Sampai saat ini, kata dia, salah satu yang berandil besar terhadap konsumsi susu di masyarakat adalah susu kental manis. Namun, pandangan sebagian pihak mengenai susu kental manis terutama menyangkut kandungan gula dan susu masih kurang tepat sehingga memicu polemik. 

Untuk meluruskan berbagai perbedaan pandangan itu, kata dia, Kepala Badan Pengawas Obat dan Makanan (BPOM) menerbitkan Peraturan (Perka) Nomor 31 Tahun 2018 tentang Label Pangan Olahan. Peraturan ini mewajibkan label produk susu kental manis mencantumkan keterangan. Isinya, berbunyi “Perhatikan! Tidak untuk menggantikan Air Susu Ibu; Tidak Cocok untuk Bayi sampai usia 12 bulan; dan Tidak dapat digunakan sebagai satu-satunya sumber gizi”.

Amaliya menjelaskan, Peraturan 31/2018 juga menegaskan susu kental manis sebagai produk susu, sejalan dengan Peraturan Kepala BPOM Nomor 21 tahun 2016 tentang Kategori Pangan. “Dalam aturan tersebut menyimpulkan susu kental manis adalah susu dan konsumsinya perlu memerhatikan aturan BPOM,” kata Amaliya.

Direktur Registrasi Pangan Olahan BPOM Anisyah mengatakan, penerbitan Perka BPOM 31/2018 akan menjawab berbagai pertanyaan masyarakat. Sesuai Perka tersebut, susu kental manis merupakan produk susu yang dapat dikonsumsi untuk meningkatkan gizi masyarakat Indonesia. 

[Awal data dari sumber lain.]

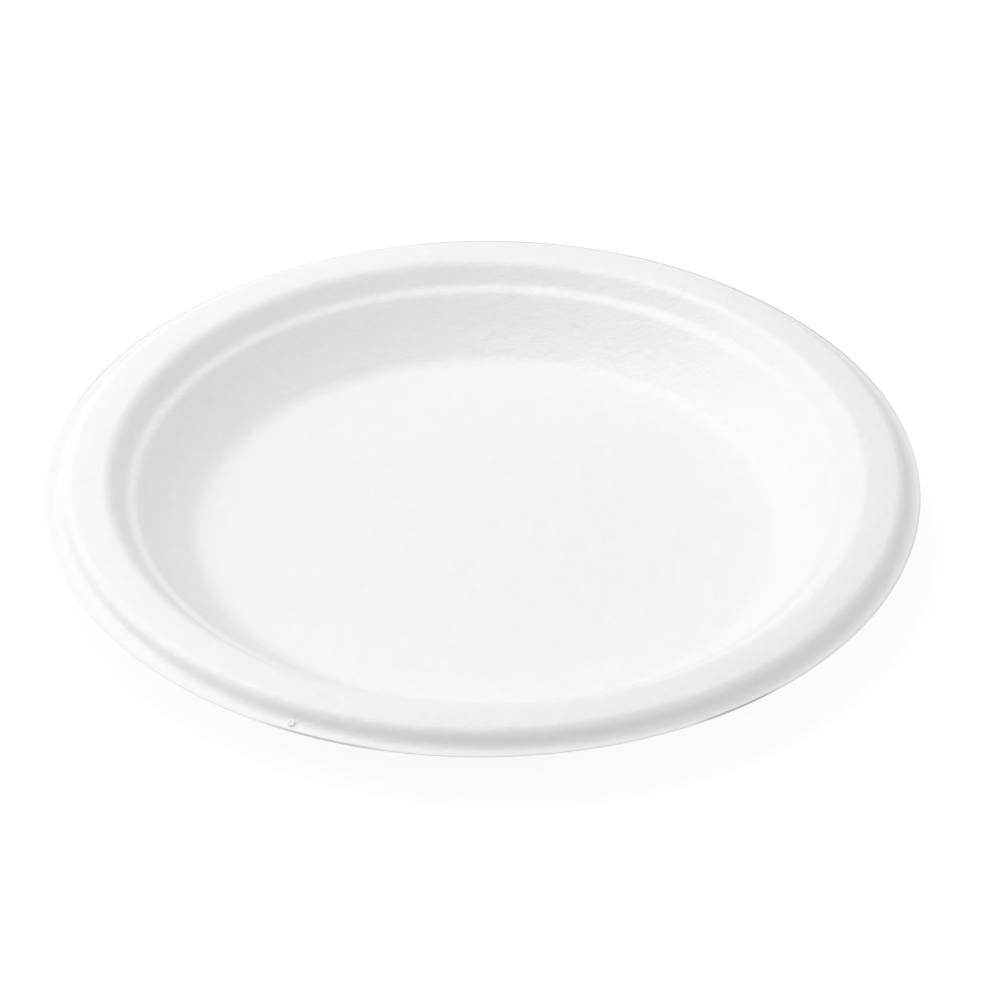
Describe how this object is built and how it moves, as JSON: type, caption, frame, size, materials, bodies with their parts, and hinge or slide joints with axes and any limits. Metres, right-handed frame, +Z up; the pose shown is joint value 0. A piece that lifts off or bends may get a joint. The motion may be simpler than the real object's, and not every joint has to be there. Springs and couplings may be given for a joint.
{
  "type": "disposable plate",
  "caption": "Round shallow disposable plate formed from one sheet of moulded fibre, with a sloping wall, small stacking ledge, broad arched rim and narrow trimmed flange.",
  "frame": {"origin": "centre of the round face that the plate stands on", "axes": "+Z up along the plate's axis, out of the dish; +X to the right in the picture, -Y towards its viewer"},
  "size_m": [0.23, 0.2299, 0.0185],
  "materials": {
    "moulded_fibre": "matt, with a faint cloudy fibre grain"
  },
  "bodies": {
    "root": {"plate": "moulded_fibre"}
  },
  "joints": []
}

Namun, seperti halnya pangan olahan lain, susu kental manis tidak bisa dijadikan satu-satunya sumber gizi. Oleh karenanya, setiap pangan olahan harus didampingi sumber nutrisi lain agar lebih seimbang. 

“Kami sebagai bagian dari Pemerintah memiliki peran dan tanggung jawab untuk memastikan efektivitas National Food Control Systems, salah satunya melalui pengawasan pre market evaluation dan post market control, " papar Anisyah.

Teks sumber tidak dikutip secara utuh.